REPUBLIKA.CO.ID, JAKARTA -- Divisi Propam Polri menetapkan tujuh personel Brimob terjerat pelanggaran berat dan sedang dalam perkara meninggalnya pengemudi ojek online Affan Kurniawan di Pejompongan, Jakarta Pusat pada 28 Agustus 2025.
Keputusan tersebut diambil usai pemeriksaan sementara terhadap tujuh personel yang berada dalam kendaraan taktis (rantis) Brimob yang melindas Affan. Kejadian memilukan ini terjadi saat aksi unjuk rasa di sekitar Gedung DPR RI berubah ricuh.
"Dari hasil pemeriksaan, Divpropam Polri mengklasifikasikan pelanggaran menjadi dua kategori, yakni pelanggaran berat dan pelanggaran sedang," kata Karo Wabprof Divpropam Polri, Brigjen Pol. Agus Wijayanto kepada wartawan, Senin (1/9/2025).
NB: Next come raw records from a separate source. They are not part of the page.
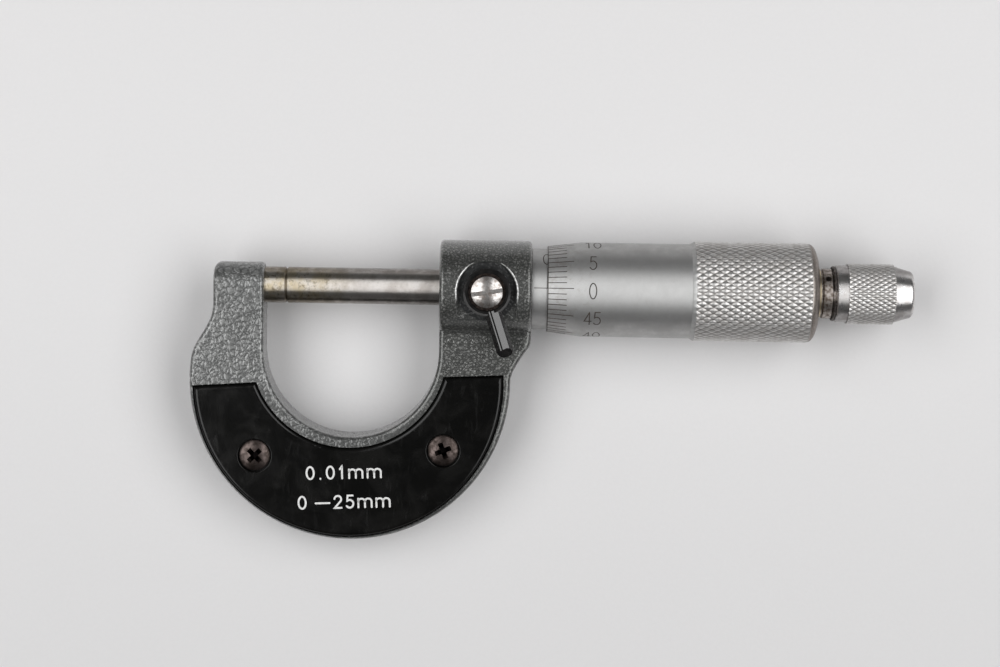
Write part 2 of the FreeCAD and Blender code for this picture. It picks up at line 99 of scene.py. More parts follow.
thimble_start = thimble_low.x
thimble_end = thimble_high.x
knurl_r = thimble_high.z
barrel_r = 8.5
bevel_edge_r = 7.7
bevel_length = 6.15
grip_start = thimble_start + 25.75
grip_chamfer = 0.75          # before the knurl
grip_end = thimble_end - 1.7
knurl_depth = 0.2
knurls_around = 46
knurl_axial_pitch = 2.0
divisions = 50               # on the bevel, one for each 0.01 mm
scale_length = 25            # of the sleeve, mm

knob_band_r = 5.12
knob_grip_r = knob_high.z
knob_grip_start = knob_low.x + 2.15
knob_grip_end = knob_high.x - 3.55
knob_knurl_depth = 0.16
knob_knurls_around = 38
knob_knurl_axial_pitch = 1.55


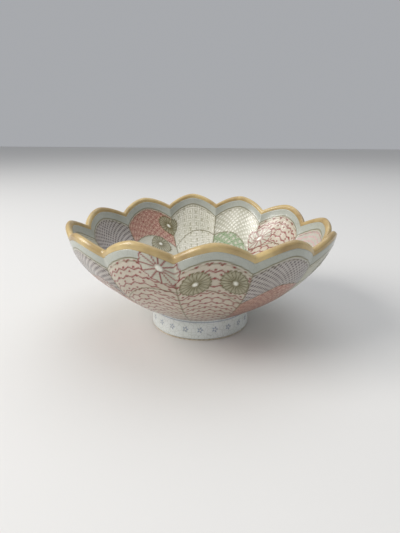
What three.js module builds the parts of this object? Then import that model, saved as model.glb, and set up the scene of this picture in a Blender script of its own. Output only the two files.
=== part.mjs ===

Agus menjelaskan, Kompol K dan Bripka R, ditetapkan melakukan pelanggaran berat karena berperan langsung sebagai pengemudi dan pendamping di kursi depan rantis.
“Dari hasil pemeriksaan sementara, dua personel kami tetapkan melakukan pelanggaran berat karena memiliki peran langsung dalam insiden tersebut. Sementara lima personel lainnya dijerat pelanggaran sedang karena berstatus sebagai penumpang di dalam kendaraan,” kata Agus.
Lima personel yang dikenakan pelanggaran sedang ialah Briptu D, Aipda M, Bripda M, Bharaka Y, dan Bharaka J. Mereka dipandang tak memiliki kendali atas laju kendaraan, tetapi tetap berkewajiban mematuhi prosedur operasional di lapangan.
Agus mengeklaim proses penyelidikan dilakukan secara profesional, transparan, dan sesuai aturan. Agus menjamin Polri menegakkan keadilan tanpa pandang bulu melalui sidang kode etik maupun proses pidana jika ditemukan unsur pelanggaran hukum.
"Sidang kode etik untuk perkara pelanggaran berat dijadwalkan pada Rabu, 3 September 2025, sementara untuk pelanggaran sedang akan digelar pada Kamis, 4 September 2025," ujar Agus.
Selain itu, Divpropam Polri telah menjadwalkan pemeriksaan lanjutan terhadap seluruh personel terkait pada Selasa, 2 September 2025, sebelum sidang etik dimulai. Polri membuka akses bagi Kompolnas dan Komnas HAM untuk memantau jalannya proses pemeriksaan sebagai bentuk akuntabilitas Polri kepada publik.
“Kami ingin memastikan kepada masyarakat bahwa seluruh proses dijalankan sesuai ketentuan. Tidak ada yang ditutupi, dan kami membuka ruang pengawasan bagi lembaga terkait untuk menjamin transparansi,” kata Agus.